Teacher Fights Gag Order
Can a school district prohibit a teacher from discussing her homosexual orientation or lifestyle with students, staff members, and parents? That is the central question raised by a lawsuit filed against the Nebo district in Spanish Fork, Utah, by 17-year teaching veteran Wendy Weaver.
Weaver was removed as volleyball coach at Spanish Fork High School last July and warned not to discuss her homosexuality if she wanted to keep her position as a tenured psychology and physical education teacher. In a variation on the federal government's "don't ask, don't tell" policy for homosexuals serving in the U.S. military, Nebo district administrators told Weaver that if students, fellow staff members, or parents asked her about her sexual orientation, she was to tell them that the subject was private and inappropriate to discuss with them.
According to her federal lawsuit filed in October in Salt Lake City, Weaver moved in with her lesbian partner soon after she and her former husband, also an employee of the Nebo school district, were divorced last April. The suit contends that district officials learned of her homosexual orientation from Weaver's ex-husband and that she never initiated any conversation about her private life with any students.
In June, a member of the girls' volleyball team at Spanish Fork asked Weaver whether she was a lesbian. Weaver responded truthfully.

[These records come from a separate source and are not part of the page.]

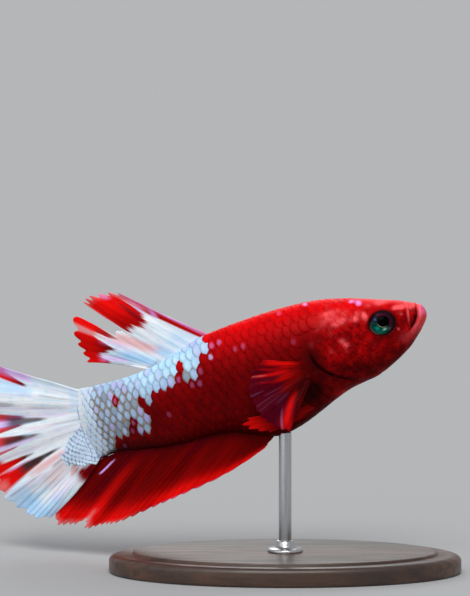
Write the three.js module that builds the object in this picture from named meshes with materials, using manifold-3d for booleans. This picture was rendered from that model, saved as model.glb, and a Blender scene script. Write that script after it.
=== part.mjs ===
// A betta fish: a short-finned male swimming with its tail swept aside, as a still display
// model held by one rod on an oval base.
// Units are millimetres. The fish heads to +X with its nose raised, +Y is its left side and
// +Z is up. The origin is the centre of the base's underside.
//
// The fish is laid out along a bent spine. A point on it is given by
//   s  the distance along the spine from the tip of the snout,
//   h  the height over the spine, towards the back,
//   l  the distance to the left of the fish's middle plane.

import * as THREE from 'three';
import { mergeVertices } from 'three/addons/utils/BufferGeometryUtils.js';
import Module from 'manifold-3d';

const wasm = await Module();
wasm.setup();

// ---- Driving dimensions ------------------------------------------------------------------

const SNOUT = new THREE.Vector3(17.6, 0, 32.1);
const PITCH_DEG = 18.7; // nose up
const BODY_LENGTH = 46.6; // snout to the root of the tail fin, along the spine
const NOSE_RADIUS = 1.5; // how far back the blunt tip of the snout is rounded
const PARTING = 0.3; // clear gap between neighbouring pieces
const FIN_THICKNESS = 0.56;

// Each of these runs along the spine: [s, value].
const SWIM_YAW_DEG = curveThrough([
  [0, -4], [10, -3], [20, 5], [30, 17], [40, 27], [47, 31], [58, 30], [70, 27],
]);
const BACK = curveThrough([
  [0, 1.45], [2.5, 2.85], [5, 3.85], [8, 5.0], [12, 6.15], [16, 6.65], [20, 6.8], [25, 6.7],
  [28, 6.45], [31, 5.75], [34, 5.05], [37, 4.7], [40, 4.6], [44, 4.8], [47, 5.1],
]);
const BELLY = curveThrough([
  [0, -1.3], [2.5, -2.95], [5, -4.25], [8, -5.35], [10, -5.6], [12, -5.85], [14, -6.4],
  [16, -7.15], [18, -7.85], [20, -8.35], [22, -8.55], [24, -8.0], [27, -6.6], [30, -5.95],
  [34, -5.85], [38, -5.5], [42, -4.75], [44.5, -4.5], [47, -4.8],
]);
const HALF_WIDTH = curveThrough([
  [0, 1.5], [2, 2.05], [4, 2.6], [7, 3.25], [10, 3.75], [13, 4.0], [16, 4.0], [20, 3.8],
  [25, 3.3], [30, 2.7], [35, 2.1], [40, 1.55], [44, 1.15], [47, 0.85],
]);
const WIDEST_HEIGHT = curveThrough([
  [0, 0.2], [6, 0.3], [12, -0.2], [20, -0.5], [30, -0.3], [47, 0],
]);
// 2 is an ellipse, more is boxier and less is leaner towards the back and the belly.
const SECTION_FULLNESS = curveThrough([
  [0, 2.0], [6, 2.3], [14, 2.15], [24, 1.95], [34, 1.75], [47, 1.7],
]);

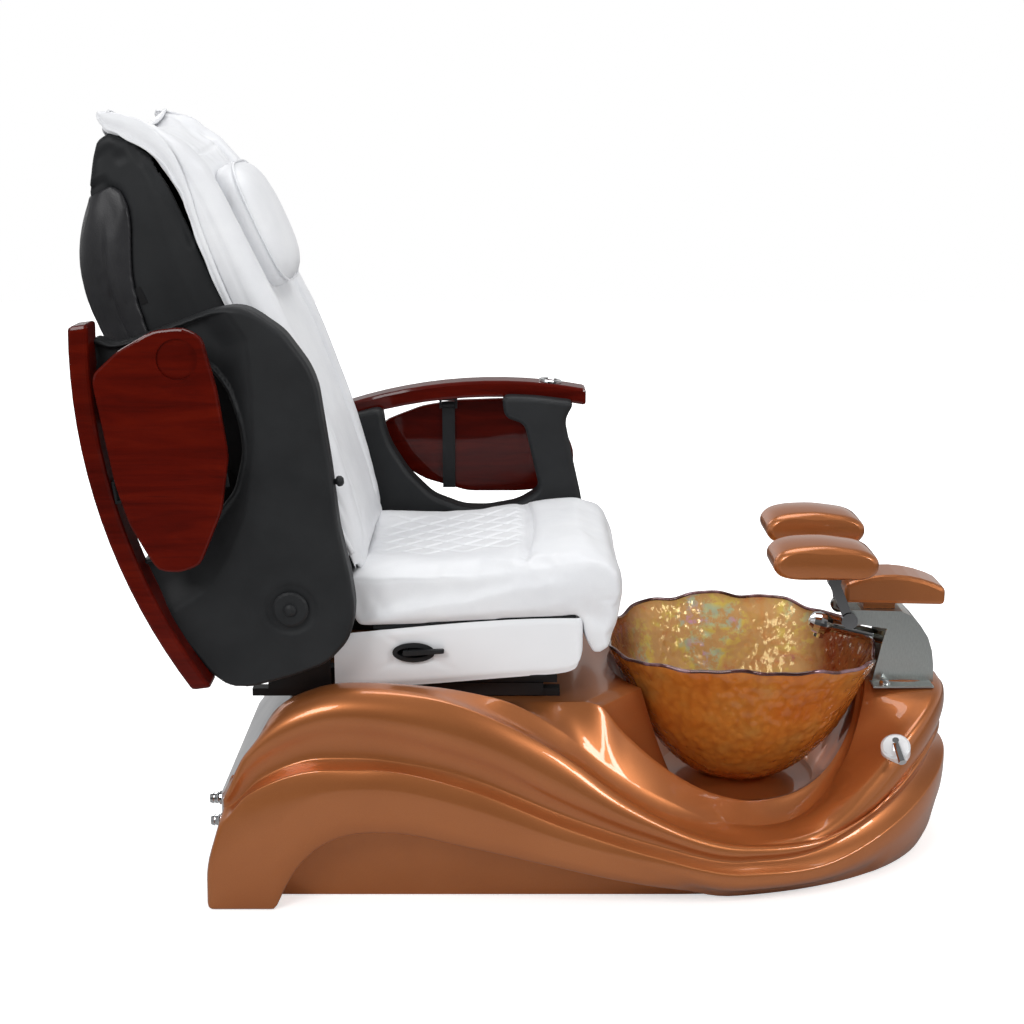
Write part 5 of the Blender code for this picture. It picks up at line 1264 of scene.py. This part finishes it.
# ---------------------------------------------------------------- armrest shells
ARM_EDGE = [(-0.134, 0.090), (-0.123, 0.012), (-0.108, -0.047), (-0.074, -0.088), (-0.046, -0.102),
            (-0.012, -0.110), (0.040, -0.110), (0.130, -0.103), (0.240, -0.106), (0.379, -0.105),
            (0.414, -0.096), (0.476, -0.063), (0.519, -0.016), (0.529, 0.008), (0.528, 0.050),
            (0.510, 0.130), (0.491, 0.222)]
ARM_WINDOW = [(0.368, 0.225), (0.408, 0.214), (0.440, 0.075), (0.395, 0.048), (0.330, 0.036),
              (0.282, 0.038), (0.220, 0.062), (0.170, 0.112), (0.135, 0.168), (0.122, 0.205)]
PLANK_UNDER = [(-0.112, 0.152), (-0.030, 0.193), (0.040, 0.2195), (0.118, 0.2407), (0.250, 0.2575),
               (0.362, 0.2605), (0.440, 0.2574), (0.512, 0.2490)]
ARM_RIDGE = [(0.545, 0.040), (0.536, 0.028), (0.472, -0.004), (0.380, 0.002), (0.295, 0.015),
             (0.177, 0.050), (0.100, 0.095), (0.048, 0.144), (0.020, 0.200)]
ARM_IN, ARM_OUT = 0.268, 0.328


def fillet(outline, size):
    """Cut every corner of an outline with a short smooth curve."""
    spots = []
    count = len(outline)
    for k, corner in enumerate(outline):
        here = Vector(corner)
        a, b = (here + way.normalized() * min(size, way.length * 0.45)
                for way in (Vector(outline[k - 1]) - here, Vector(outline[(k + 1) % count]) - here))
        spots += [tuple(a * (1 - t) ** 2 + here * 2 * t * (1 - t) + b * t * t)
                  for t in (0.0, 0.25, 0.5, 0.75, 1.0)]
    return spots


def lathe(name, profile):
    """A (radius, height) profile turned about Z."""
    return capped(name, [[Vector((max(r, 1e-5) * math.cos(angle), max(r, 1e-5) * math.sin(angle), h))
                          for angle in ring_of(32)] for r, h in profile], False)


def armrest_shell(sign, side, fold):
    under = [(x, smooth_value(PLANK_UNDER, x) + 0.010) for x in (0.512, 0.475, 0.440, 0.400, 0.362)]
    over = [(x, smooth_value(PLANK_UNDER, x) + 0.006)
            for x in (0.118, 0.080, 0.040, 0.0, -0.030, -0.070, -0.098)]
    outline = fillet(ARM_EDGE + under + ARM_WINDOW + over + [(-0.128, 0.130)], 0.016)
    shell = prism(f"armrest_moulding_{side}", outline, sign * ARM_IN, sign * ARM_OUT)
    bevel(shell, 0.012, 1, 50.0)
    remesh(shell, 0.0040)
    relax(shell, 0.5, 1)

    def shape(spot, normal):
        face = ease(0.80, 0.97, normal.y * sign)
        if face <= 0:
            return spot
        gap, way = line_distance(spot.x, spot.z, ARM_RIDGE)
        if way < 0:
            inset = 0.0150 * ease(0.0, 0.055, gap) + 0.0018 * ease(0.0, 0.004, gap)
        else:
            inset = 0.0022 * ease(0.0, 0.09, gap)
        ring = math.hypot(spot.x, spot.z)
        dish = 0.0035 * ease(0.049, 0.041, ring)
        spot.y -= sign * (inset * ease(0.04, 0.075, ring) + dish) * face
        return spot

    reshape(shell, shape)
    bore = lathe("bore", [(0.0158, -0.05), (0.0158, 0.056)])
    move(bore, Matrix.Translation((0, sign * ARM_IN, 0))
         @ Matrix.Rotation(math.radians(-90 * sign), 4, "X"))
    cut(shell, bore)
    knob = lathe("knob", [(0.0, -0.004), (0.005, -0.004), (0.005, 0.005), (0.0085, 0.0075),
                          (0.0095, 0.011), (0.0085, 0.0155), (0.005, 0.0185), (0.0, 0.019)])
    move(knob, Matrix.Translation((0.207, sign * (ARM_IN + ARM_OUT) / 2, -0.1035))
         @ Matrix.Rotation(math.pi, 4, "X"))
    join(shell, knob)
    shell.data.shade_smooth()
    move(shell, lean_frame((-0.410, 0.535), -fold))
    finish(shell, f"armrest_{side}", "black", "black_plastic", f"armrest_shell_{side}")


armrest_shell(-1, "right", 97.5)
armrest_shell(1, "left", 0.0)


# ---------------------------------------------------------------- footrest pads
PAD_PROFILE = [(-0.130, 0.066), (-0.130, 0.048), (-0.118, 0.034), (-0.090, 0.0278), (0.034, 0.0278),
               (0.054, 0.034), (0.063, 0.050), (0.060, 0.070), (0.036, 0.086), (-0.030, 0.095),
               (-0.085, 0.093), (-0.115, 0.085)]
FOOT_PIVOT, FOOT_ARM_LENGTH = (0.614, 0.430), 0.090


def footrest_pad(sign, side, lean):
    """Moulded pad whose edges roll under, crowned along and across."""
    outline = fillet(PAD_PROFILE, 0.020)
    middle = Vector((-0.035, 0.060))
    rows = []
    inner, outer = 0.062, 0.176
    for k in range(25):
        t = k / 24
        y = inner + (outer - inner) * (0.5 - 0.5 * math.cos(math.pi * t))
        place = (y - inner) / (outer - inner)
        edge = 1 - abs(2 * place - 1)
        share = math.sin(math.pi / 2 * min(1.0, edge / 0.24)) ** 0.7 if edge < 0.24 else 1.0
        shrink = 0.013 * (1 - share)
        crown = 0.0045 * (math.sin(math.pi * place) - 1)
        row = []
        for x, z in outline:
            out = Vector((x, z)) - middle
            reach = out.length
            spot = middle + out * max(0.05, (reach - shrink) / reach)
            row.append(Vector((spot.x, sign * y, spot.y + crown * ease(0.06, 0.09, spot.y))))
        rows.append(row)
    pad = capped(f"footrest_moulding_{side}", rows)
    crisp(pad, 50.0)
    angle = math.radians(lean)
    move(pad, Matrix.Translation((FOOT_PIVOT[0] + FOOT_ARM_LENGTH * math.sin(angle), 0,
                                  FOOT_PIVOT[1] + FOOT_ARM_LENGTH * math.cos(angle))))
    finish(pad, f"footrest_tilt_{side}", "copper", "copper", f"footrest_pad_{side}")


footrest_pad(-1, "right", -23.0)
footrest_pad(1, "left", -9.0)


def seat_base_board():
    """Black board that the seat upholstery is stapled to; it shows as a dark line above the box."""
    board = prism("seat_base_board", [(-0.275, 0.470), (0.088, 0.4915), (0.088, 0.500), (-0.275, 0.480)],
                  -0.241, 0.241)
    bevel(board, 0.002, 2)
    finish(board, "seat", "black", "black_plastic")


seat_base_board()


# ---------------------------------------------------------------- carried-over nodes
def pair(*stems):
    """The right and the left node of each stem."""
    return [f"{stem}_{side}" for stem in stems for side in ("right", "left")]


# CAD nodes that are shown as they are, by their look
KEPT = {
    "grey": ["rear_panel"],
    "steel": ["base_frame", *pair("slide_rail", "slide_runner", "tray_hinge"), "seat_frame", "back_frame",
              "recline_actuator", "massage_carriage"],
    "white": ["drain_elbow"],
    "chrome": ["drain_strainer", "jet_cover", "mixer_lever", "hot_inlet", "cold_inlet",
               *pair("bracket_nut"), "recline_rod", "controller_ring", "spout"],
    # footrest arms and lugs: chrome with a painted dark reflection
    "chrome_painted_dark": pair("footrest_arm", "footrest_lug"),
    "satin": ["mixer_body"],
    "stainless": ["footrest_bracket"],
    "copper": ["footrest_centre_pad"],
    "black": ["jet_motor", "jet_impeller", "lever_cup", "slide_lever", *pair("pivot_cap", "tray_arm")],
    "rubber": ["massage_roller", *pair("levelling_foot_front", "levelling_foot_rear")],
    "wood_up": ["armrest_plank_right", "tray_right"],
    "wood_down": ["armrest_plank_left", "tray_left"],
}
for look_name, node_names in KEPT.items():
    for node_name in node_names:
        dress(nodes[node_name], look_name)


# ---------------------------------------------------------------- camera, light and floor
def area_lamp(name, spot, target, size, watts):
    lamp = bpy.data.lights.new(name, "AREA")
    lamp.shape = "RECTANGLE"
    lamp.size, lamp.size_y = size
    lamp.energy = watts
    item = bpy.data.objects.new(name, lamp)
    bpy.context.collection.objects.link(item)
    item.location = spot
    item.rotation_euler = (Vector(target) - Vector(spot)).to_track_quat("-Z", "Y").to_euler()


def camera():
    lens = bpy.data.cameras.new("camera")
    lens.lens, lens.sensor_width = 60.0, 36.0
    item = bpy.data.objects.new("camera", lens)
    bpy.context.collection.objects.link(item)
    item.location = (-0.027, -3.1602, 1.3877)
    item.rotation_euler = (math.radians(90 - 13.5), 0, 0)
    scene.camera = item


def operate(tree, operation, *sources):
    """The result of a Math node over sockets."""
    made = tree.nodes.new("ShaderNodeMath")
    made.operation = operation
    for source, target in zip(sources, made.inputs):
        tree.links.new(source, target)
    return made.outputs["Value"]


def graded(tree, source, **ends):
    """A socket carried from one range to another by a Map Range node."""
    made = tree.nodes.new("ShaderNodeMapRange")
    for key, number in ends.items():
        made.inputs[key.replace("_", " ").title()].default_value = number
    tree.links.new(source, made.inputs["Value"])
    return made.outputs["Result"]


def seen_rays(tree, *names):
    """1 for the named kinds of ray, else 0."""
    path = tree.nodes.new("ShaderNodeLightPath")
    total = path.outputs[names[0]]
    for name in names[1:]:
        total = operate(tree, "MAXIMUM", total, path.outputs[name])
    return total


def studio_world():
    """White to the camera; reflections see a darker ceiling, so that curved parts keep their contrast."""
    world = bpy.data.worlds.new("studio")
    scene.world = world
    world.use_nodes = True
    tree = world.node_tree
    back = tree.nodes["Background"]
    back.inputs["Color"].default_value = (1, 1, 1, 1)
    place = tree.nodes.new("ShaderNodeTexCoord")
    split = tree.nodes.new("ShaderNodeSeparateXYZ")
    tree.links.new(place.outputs["Generated"], split.inputs[0])
    sky = graded(tree, split.outputs["Z"], from_min=0.05, from_max=0.75, to_min=0.62, to_max=0.16)
    shade = graded(tree, split.outputs["Y"], from_min=-0.97, from_max=-0.45, to_min=0.10, to_max=1.0)
    diffuse = graded(tree, seen_rays(tree, "Is Diffuse Ray"), to_max=0.58)
    strength = operate(tree, "MAXIMUM", operate(tree, "MULTIPLY", sky, shade), diffuse)
    level = tree.nodes.new("ShaderNodeMix")
    tree.links.new(seen_rays(tree, "Is Camera Ray", "Is Transmission Ray"), level.inputs[0])
    tree.links.new(strength, level.inputs[2])
    level.inputs[3].default_value = 1.0
    tree.links.new(level.outputs[0], back.inputs["Strength"])


def studio_floor():
    """Pale floor that stays white far off, and is dark in reflections beyond the chair."""
    half, height = 9, -0.001
    floor = add("floor", [(-half, -half, height), (half, -half, height), (half, half, height),
                          (-half, half, height)], [(0, 1, 2, 3)])
    look = Look("floor_white", Roughness=0.9)
    pale = look.ramp(look.noise(3.0), [(0.3, (0.84, 0.84, 0.84)), (0.7, (0.86, 0.86, 0.86))])
    distance = look.node("ShaderNodeVectorMath", operation="LENGTH")
    look.wire(look.place, distance.inputs[0])
    reflected = look.mix(look.span(distance.outputs["Value"], 0.0, 1.0, 0.9, 2.6),
                         (0.40, 0.40, 0.40), (0.03, 0.03, 0.03))
    look.set("Base Color", look.mix(seen_rays(look.tree, "Is Glossy Ray"), pale, reflected))
    glow = look.node("ShaderNodeEmission")
    seen = seen_rays(look.tree, "Is Camera Ray", "Is Transmission Ray")
    lift = look.span(distance.outputs["Value"], 0.55, 1.0, 0.9, 2.0)
    look.wire(look.math("MULTIPLY", seen, lift), glow.inputs["Strength"])
    both = look.node("ShaderNodeAddShader")
    look.wire(look.shader.outputs[0], both.inputs[0])
    look.wire(glow.outputs[0], both.inputs[1])
    look.wire(both.outputs[0], look.tree.nodes["Material Output"].inputs["Surface"])
    floor.data.materials.append(look.material)


# name, place, what it faces, width and height, watts
LAMPS = [
    ("key", (-1.9, -3.2, 3.0), (-0.1, 0, 0.5), (1.6, 1.2), 60),
    ("window_0", (2.55, -2.0, 2.35), (0.2, 0, 0.4), (0.36, 0.75), 15),
    ("window_1", (3.01, -1.84, 2.35), (0.2, 0, 0.4), (0.36, 0.75), 15),
    ("overhead", (0.2, 0.5, 3.4), (0.0, 0, 0.4), (2.2, 1.4), 34),
    ("rear", (-2.4, 2.6, 2.4), (-0.2, 0, 0.6), (1.6, 1.6), 24),
]

camera()
scene.view_settings.view_transform = "Standard"
studio_world()
studio_floor()
for lamp_row in LAMPS:
    area_lamp(*lamp_row)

School officials informed Weaver in July that she was being removed as coach of the volleyball team, which she had led to four state championships. Principal Robert Wadley, a defendant in the suit, told her he was taking away the coaching job because it was in the school's best interest and because his perception of her had changed, the court papers say.
At a later meeting, she was given the letter threatening her with firing if she discussed her homosexuality.
The suit, which Weaver filed with the backing of the American Civil Liberties Union of Utah, maintains that school officials have refused to clarify whether the restrictions cover Weaver only at school or also outside school. It contends that the restriction on discussing her homosexuality violates her constitutional rights of free speech, privacy, and equal protection of the law.
David Watkiss, one of Weaver's lawyers, says the teacher has never intended to discuss her private life in the classroom or with students. But the restrictions apparently bar her from discussing her homosexuality with potentially thousands of fellow teachers and parents in the community. "Ms. Weaver's own domestic partner is a parent," Watkiss says. "Her ex-
husband is a parent and staff member. You can see how absurdly broad this gag order potentially is.
"I am not aware of anything in Utah law that makes being a homosexual disqualifying for teaching in the public schools," he adds. "There are a number of openly homosexual teachers
in the Granite and Salt Lake districts."
Almon Mosher, director of human resources for the 19,500-student Nebo district, says officials there could not discuss the details of the lawsuit. "We expect our teachers to teach the curriculum of the school district and the state of Utah," Mosher says. "We don't expect them to talk about their private issues, whether they are heterosexual or homosexual."
According to Watkiss, one key court decision that supports Weaver's case is a 1984 ruling by a federal appeals court striking down part of an Oklahoma law that authorized school districts to dismiss employees who advocate or encourage homosexuality. The U.S. Court of Appeals for the 10th Circuit, which covers Utah, held that the First Amendment protects teachers' advocacy of gay rights even if they advocate conduct that would be illegal under the state's sodomy law.
The U.S. Supreme Court reviewed the ruling in 1985. But the court deadlocked 4-4; then-Justice Lewis Powell Jr. did not participate. The tie affirmed the 10th Circuit ruling without making it a nationwide precedent.